European Diplomatic Academy
- Established: 2022
- Affiliations: College of Europe
- Budget: 1€ million
- Director: Federica Mogherini
- Location: Bruges, Belgium Natolin, Poland

= European Diplomatic Academy =

European Union diplomatic training programme

The European Diplomatic Academy (formally European Union Diplomatic Academy) is a diplomatic training programme launched by the European External Action Service in 2022 after the proposal made by the European Parliament in 2021, with the goal of building a fully-fledged European Union diplomatic corps that can promote EU foreign policy and external interests. It is run by the College of Europe.

The pilot project "Towards the creation of a European Diplomatic Academy", whose author is Nacho Sánchez Amor, was presented by this MEP in April 2021 to the EP's Foreign Affairs Committee (AFET). The proposal was evaluated by the European Commission and the European External Action Service and confirmed that, after certain modifications, the project could be implemented. In September 2021, MEP Nacho Sánchez Amor, within the framework of his work on a broader review of the EU's External Action, submitted the proposal through the European Parliament Report on the EU Annual Budget 2022.

Currently in its pilot programme stage, from September 2022 until May 2023, its participants are trained on EU foreign and security policies with practical and theoretical training modules. At the start of the programme, a two-week study trip to the EU's Eastern border provides first-hand contact with the reality of a security and refugee crisis through visits to Frontex, UNHCR, the Polish Ministry of Foreign Affairs, and visits to the border with Ukraine and Belarus. A first group of 42 young diplomats was selected and sent from the EU member states, Ukraine, Georgia, Moldova, Turkey, the Western Balkans countries and EU institutions to participate in the project. The first Director of the Academy, with the overall responsibility for the design of the programme, is Federica Mogherini, Rector of the College of Europe.

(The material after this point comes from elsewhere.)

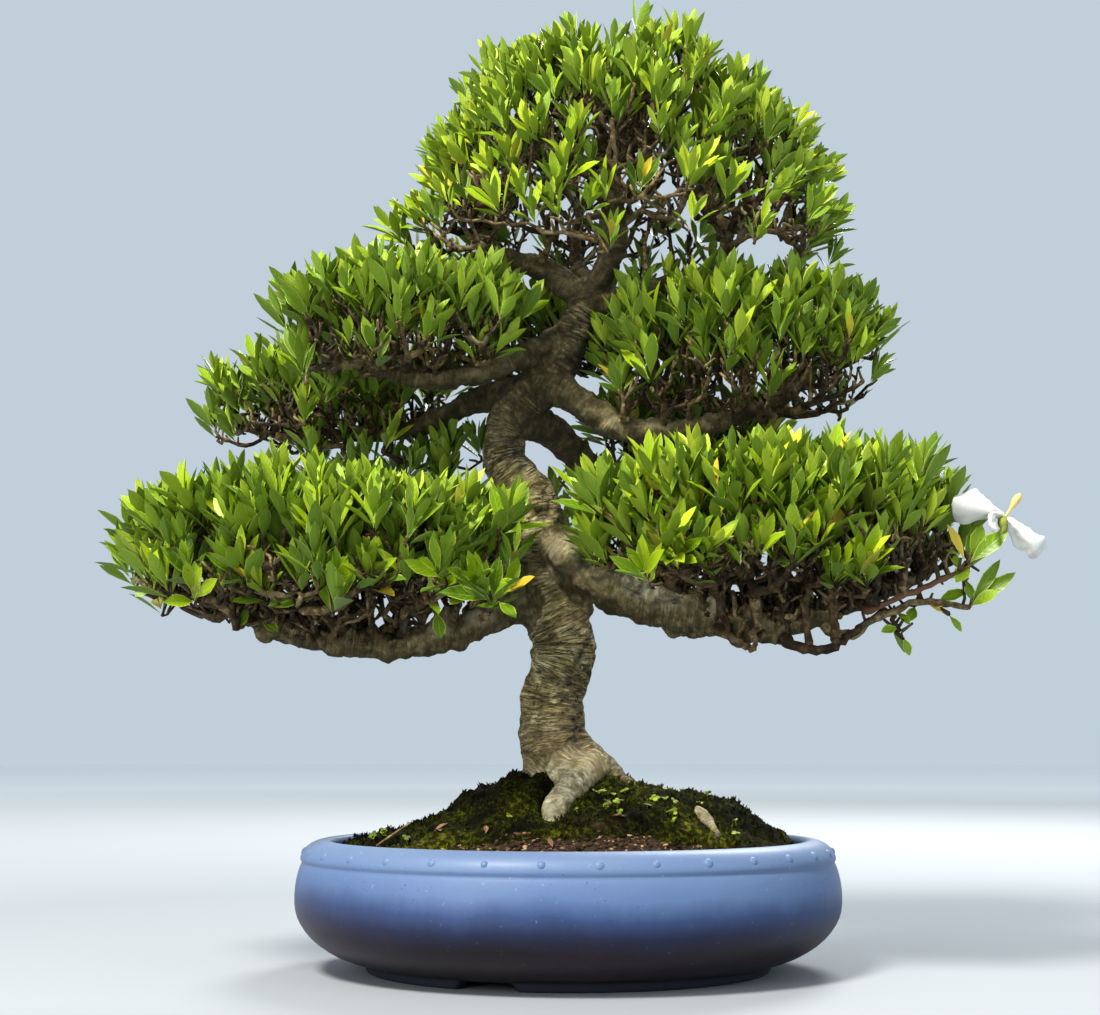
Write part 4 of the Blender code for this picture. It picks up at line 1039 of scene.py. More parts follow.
def shootsOf(name):
    # where the leafy shoots of a pad start, the way they grow, and how much painted shade their leaves get:
    # more the deeper inside the pad they start
    pad, isCrown = pads[name], name == "crown"
    shape = dict(shootShape, **shootShape["crown"]) if isCrown else shootShape
    draw = random.Random("shoots " + name)
    grown = leafShape["grown"].get(name, leafShape["usualGrown"])
    rows = []
    for layer, reach in shape["out"].items():
        for way in spread(pad[layer], reach, shape["skirtCrowd" if layer == "skirt" else "crowd"]):
            way = shaken(way, draw, shape["shake"])
            if isCrown and isOpen(way, draw):
                continue
            far = math.hypot(way.x, way.y)
            tilt = shape["upright"] + shape["lean"] * far ** 2
            axis = Vector((way.x / (far + 1e-6) * tilt, way.y / (far + 1e-6) * tilt, 1))
            axis = (axis + jitter(draw, shape["sway"])).normalized()
            # every layer's depth is drawn, and one is used
            deep = {each: draw.uniform(*depths) for each, depths in shape["deep"].items()}[layer]
            base = dome(pad, way, padShape["side"]) - axis * (leafShape["reach"] * grown + deep)
            base.z += shape["sag"] * far ** 3
            if layer == "skirt":
                base.z -= draw.uniform(*shape["skirtDrop"])
            rows.append((base, axis, min(max(deep, 0) / 20, 1)))
    count, low, high, facing = pad.get("lower", (0, None, None, None))
    for _ in range(count):
        base = Vector([draw.uniform(low[k], high[k]) for k in range(3)])
        # shoots below a pad get half of the painted shade
        rows.append((base, (Vector(facing) + jitter(draw, shape["lowSway"])).normalized(), 0.5))
    return rows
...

The European Institute of Public Administration, the European University Institute, and the Centre for European Policy Studies are running a feasibility study for the establishment of a permanent European Diplomatic Academy.

== Controversies ==
=== College of Europe procurement corruption allegations ===
In December 2025, the Belgian police, on instructions by the European Public Prosecutor's Office (EPPO) and a Belgian investigating magistrate, raided the College of Europe premises in Bruges as well as the headquarters of the European External Action Service in Brussels as part of an investigation into suspected fraud related to EU-funded training for junior diplomats. The EPPO alleges that the College of Europe had prior knowledge that it would be attributed the bid to host the EDA and purchased a new property based on this prior expectation. The rector, Federica Mogherini, as well as an EU official were detained as part of the investigation.